Deity in Palazzo Massimo, Rome 
Which is your favorite neighborhood in Rome?
My favorite neighborhood is the Aventine hill. If you walk around there on a summer afternoon, you will feel the silence. You feel like you’re in a small village. But you’re in the very center of the town. And the view is astounding.

Is there a hidden gem in Rome you would recommend travelers to visit?
My most beloved hidden gem in Rome is the minuscule church of San Carlino al Quirinale. It is so small that it could fit into one of the pillars of St. Peter’s dome, but it is a mystical place, where faith, beauty, power, and freedom are perfectly expressed by the revolutionary architecture of Francesco Borromini.

Outside of your home city, what is your favorite place in the world to visit? Why?
Istanbul is the city I consider my “second home”. In some ways, it is very similar to Rome because of the many layers of history lying one above the other and still legible. On the other hand, they are extremely different, like the same sentence in two different languages.

Where would you travel to next? Why?
My next trip will be to Japan. I deeply love my country and its culture, but sometimes I really need to face the difference to compare my habits with the daily life of people who see the world in a very different way and learn something about myself by comparing myself with others.

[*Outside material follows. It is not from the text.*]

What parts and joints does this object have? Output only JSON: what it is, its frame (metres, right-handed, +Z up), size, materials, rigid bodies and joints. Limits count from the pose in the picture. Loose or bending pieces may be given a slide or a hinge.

What city or place in the world do you think is the most underrated, and would you urge people to visit?
Personally I think that too many places in Italy are underrated, shaded by the great popular cities like Rome, Florence and Venice. In my opinion, everybody should visit Palermo, for example.

 
In which city have you tried the best food and what was it?
Food is a matter of taste, and I love Mediterranean food. If I exclude my mother’s house, one of the best dishes I’ve tried is an eggplant cream called Baba ganoush in Alexandria, Egypt.